To make the synopsis as brief as possible:
– In 2001 the wife filed for divorce and the husband filed for Shalom Bayit (domestic reconciliation). In 2002 the Beit Din denied the suit for Shalom Bayit and continued to hear the divorce suit.
– The file was closed in 2003 when the wife failed to appear for a hearing.
– Over a year later, in spring 2004 she once again filed for divorce. One dayan ruled that she did not have grounds for divorce, another dayan recommended divorce (sufficient to allow the beit Din to impose sanctions for not complying with the recommendation) and the third dayan ruled that he must give a get, but did not order sanctions be imposed on the husband.
– A hearing was set for the delivery of the get, however, the husband failed to appear.
– Following this, in 2005, there were a number of hearings in the Beit Din regarding property issues, until the Beit Din wrote what can only be described as a classic Beit Din decision, which I’ll quote: לאחר שהצדדים יגיעו להסכמה בעניני הרכוש או ינתן פסקיה, יקבע מועד לסידור גט
Meaning: “once the parties reach an agreement or a judgment is delivered in matters of property, a date for the divorce will be set.”
Classic, in that it’s a decision which isn’t really a decision; rather than ordering a division of property, they did their favorite move, which is to make a decision that the parties should reach agreement. Guess how well that works?
– Finally, in 2007, the parties appeared in the Beit Din with a divorce agreement, which had apparently been ratified by the Family Court (this particular tribunal couldn’t bring itself to actually write the words “Family Court” so the Beit Din decision actually says: “…with a divorce agreement that had been ratified beyond the walls of the Beit Din.” That which shall not be named.)
– During that hearing in 2007, the husband informed the Beit Din that the wife had filed a tort case against him in the Family Court due to his failure to give the get. As a result, the Beit Din refused to arrange the divorce, until such time as the wife withdrew her tort suit from the Family Court.
– Six months later there was a hearing in the Beit Din for the divorce, and at that point the Beit Din was made aware that the couple had two agreements; one was a divorce agreement in which the tort case was dismissed, the second, a “secret” agreement which said that if the husband didn’t actually give the divorce, the tort case could be reinstated.
– It seems there were no more hearings in the Beit Din until 2010, when the husband petitioned the Beit Din to declare him not to be a “recalcitrant husband”, that is, a husband unlawfully withholding a get from his wife.
This last petition is the basis for the decision of the Beit Din, in which the dayanim lash out at the Family Court judge for infringing on their jurisdiction for daring to have an opinion on whether or not the husband should give the get.

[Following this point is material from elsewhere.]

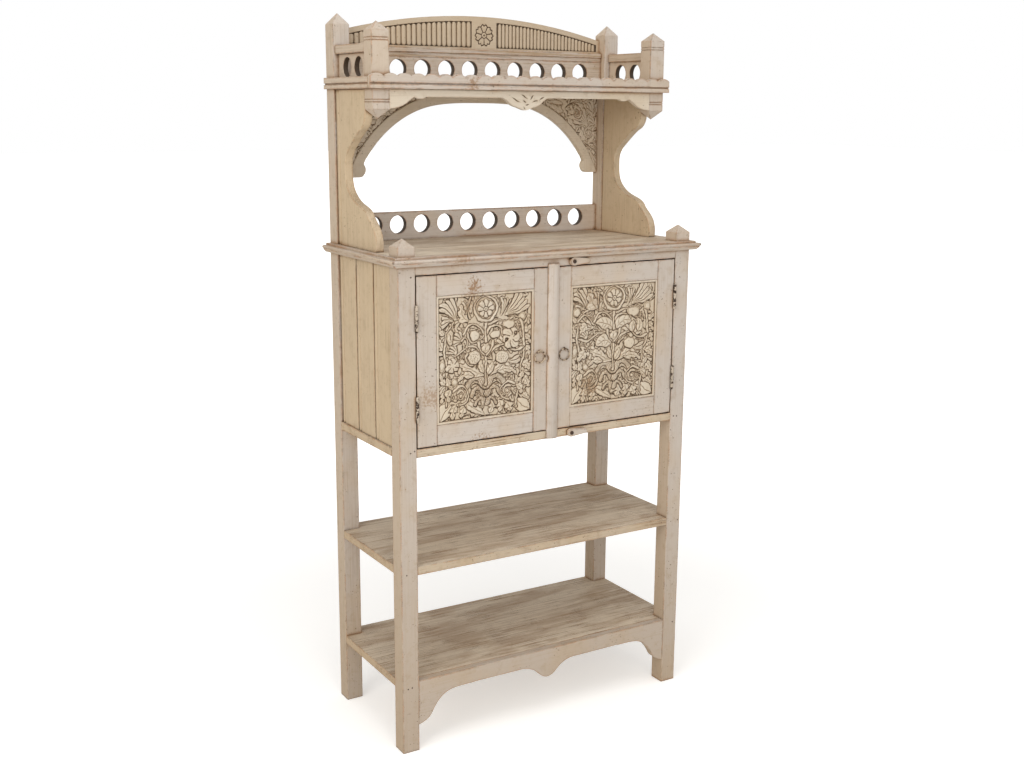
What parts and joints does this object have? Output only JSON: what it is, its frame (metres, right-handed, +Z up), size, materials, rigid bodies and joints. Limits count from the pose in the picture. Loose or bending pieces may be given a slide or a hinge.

Where the decision become even more difficult to digest however, is in the reasoning they use to make the victim the perpetrator. Which is to say – they now say that the husband was never ordered by them to give the get, and the woman is really preventing her own personal freedom, since she is not surrendering to the dictates of the husband with regard to marital property. In other words, she doesn’t need their rulings, she doesn’t need a tort case, all she needs to do is to give in to his property demands, relinquish her legal rights, and then she’ll have her get.
That’s the way it works around here sometimes.
And a couple of the observations I had about this decision – and the palpable anger of the dayanim that their territory is being infringed upon – were the following:
The Dayanim need courage and need to start making real decisions. They could have finished this case in 2004 when it was clear to at least two of the three dayanim that this marriage was over and there were reasons to obligate the husband to give a divorce. Were they a bit more gutsy in finishing these divorces in a timely fashion, tort cases wouldn’t have become a necessity, and certainly wouldn’t be as popular as they are.
Second, stop giving decisions that aren’t decisions. For example, I have decisions in two different cases I’m handling in which the Beit Din ordered that the property should be divided and the parties should reach an agreement as to how. The paper is basically useless. If the parties could manage to put their acrimony aside and divide their property by agreement, they wouldn’t have needed to spend money on lawyers, and expend emotional energy in frustrating court appearances.
So, on the eve of Pesach, a festival of redemption both personal and national, all we can do is hope that those who need to – including lawyers who make their living by exploiting the dysfunctions of the system – break free of the kinds of bonds that keep them chained to patterns of behavior that only undermine their own authority.